What caused you the most issues is the totally emotionally-flat writing. Everypony spoke mechanically. Even Gos, in her relief from maintaining the connections should have cried or raged or even moaned. Think of Lord Tirek when he eats alicorn magic. The characters demonstratively didn't care, so I couldn't care. Tell not show.

The choice of no stock characters or MLP situations was fatal. This could have been a mainstream fantasy, though Sturgeon or Bradbury would have found something to kick the reader in the ass.

There was no sense of place to relate to. It wasn't even Equestria based on the 100 year reference in the story. Except for the energy strands and Gos's green eyes, I saw nothing. No houses, trees, grass, ponies... nothing. I didn't even smell horse sweat or the ozone of a spell cast, or have a sour taste when the horror revealed itself. Did he sweat, was it hot or cold when the world ended? Was there a crackle or buzz in the treads? Enough said.

I sense you could do better. Next MLP event, go with a stock or at least background character. Don't make your work so hard.
#21184 ·
· on Ex Nihilo Nihil Fit
Intense.

Competently written.

Not sure what the point was of having me read through that or how it fit the prompt. It didn't so much end as it concluded abruptly.

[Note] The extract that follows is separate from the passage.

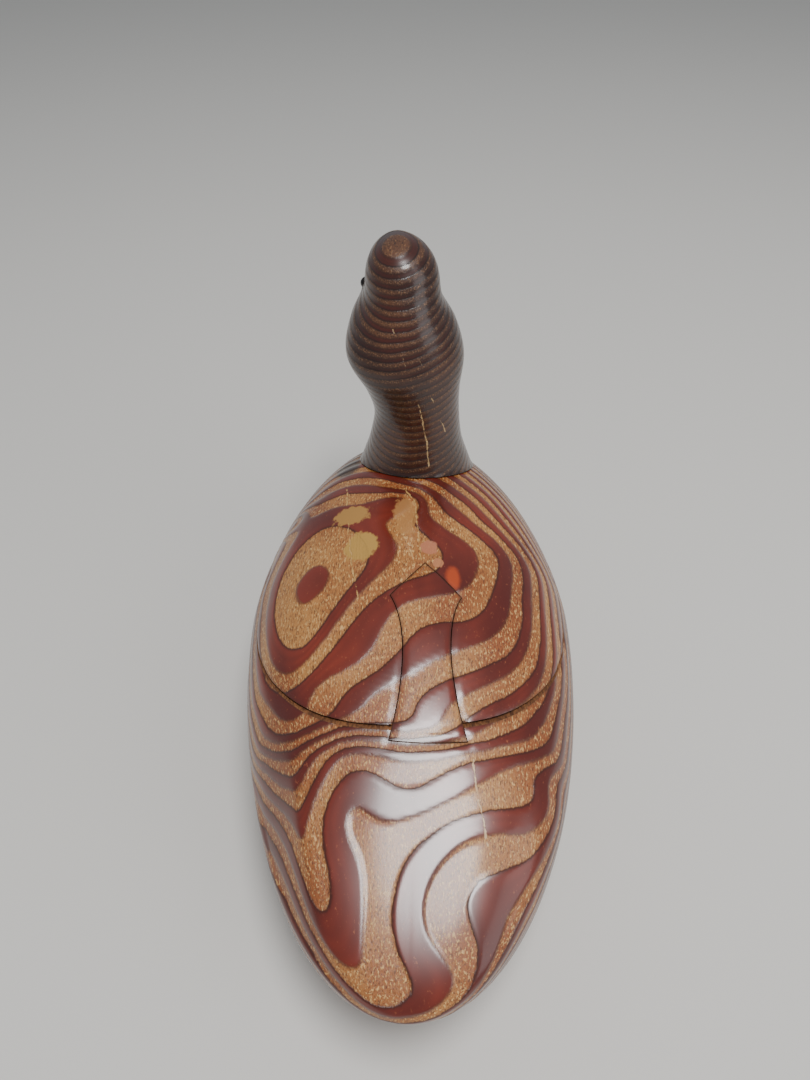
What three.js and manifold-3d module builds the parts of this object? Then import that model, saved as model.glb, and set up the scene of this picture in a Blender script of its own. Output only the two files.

Since it wasn't one of the Cutie Remark time loops or they would have used the parchment and left, or it was and there is no reason that Starlight didn't activate it, or Twilight was proving something by wrecking their chances, or Starlight was proving she was strong and Twilight weak... Can you see that I see there's no determinate story here, just a stream of consciousness I cannot fathom the meaning of?

I'm guessing your entry is an incomplete submission. So, I'll keep with the competently written assessment. One nitpick: If you don't have an em-dash on your keyboard, the manuscript convention is two hyphens (dashes).
#21183 ·
· on The Village of Friendship (and Property Damage)
Good story and a nice take on the prompt with Lyra as the mirror and oh so brightly. Two things stood out as somewhat problematic.

Her best friend suddenly revealing she wasn't the pony she seemed to be—that might do the trick!


This sentence ends in the conditional. That implies a future situation. I immediately thought this takes place before SD's big reveal. I was confused as I read on, though I figured it out within a dozen paragraphs.

Sweetie Drops tried to argue, but got a hoof stuffed in her mouth.


The story ends at that paragraph. I was astonished to scroll up and find more. The rest is fluff, IMHO, especially considering that this isn't the beginning of a much larger story—which, incidentally, I would welcome.

Good exploration of character. Good depiction of emotions. Good work.
#21182 · 1
· on On A Scrap of Paper, Hidden Away in Applejack's Drawers · >>Bachiavellian
I don’t quite know how I feel about peaches.

This describes how I feel about this story if you substitute this story for peaches.

It is a list of diary entries presented as blank verse. Yes, the sum total does tell a story, but not via plot, and in a secret way not intended to be read but by its fictional writer, which has its attraction even if you must intuit it. It has no conflict, unless you count recounted problems.

Your story is very meta. Intentionally. I usually can't judge experimental writing, but I think I can give this a go. Take this crit with that grain of salt.

I like the blank verse format, but think an HR tag between diary entries would make it easier to read.

I like the concept as a whole because it is an effective affective exploration of character—through confession, which further nuances it.

It challenges the reader to fill in a story, even if there isn't one.

I can see no reason to have chosen verse formatting when regular paragraphing would have worked perfectly well and made it easier to read.

It entertained me. I'm a lit-nerd.

It forced me to work, meaning I had to figure out what you were doing. After reading, I had to analyze it. I did both because I felt obligated by entering the contest along side you. This means that I got thrown out of the story in the first paragraph. Depending on what venue it was published in, with what type of introduction, that could mean no one would read it in its entirety. (I'm thinking but not limiting it to FimFiction.) Keep that in mind.

This meta story is very meta as to how it fits the prompt. To me, the diary entries are a reflection of AJ in a non-mirror medium. I'll ignore the brightly clause.

I'll say good job because, in its context, it works.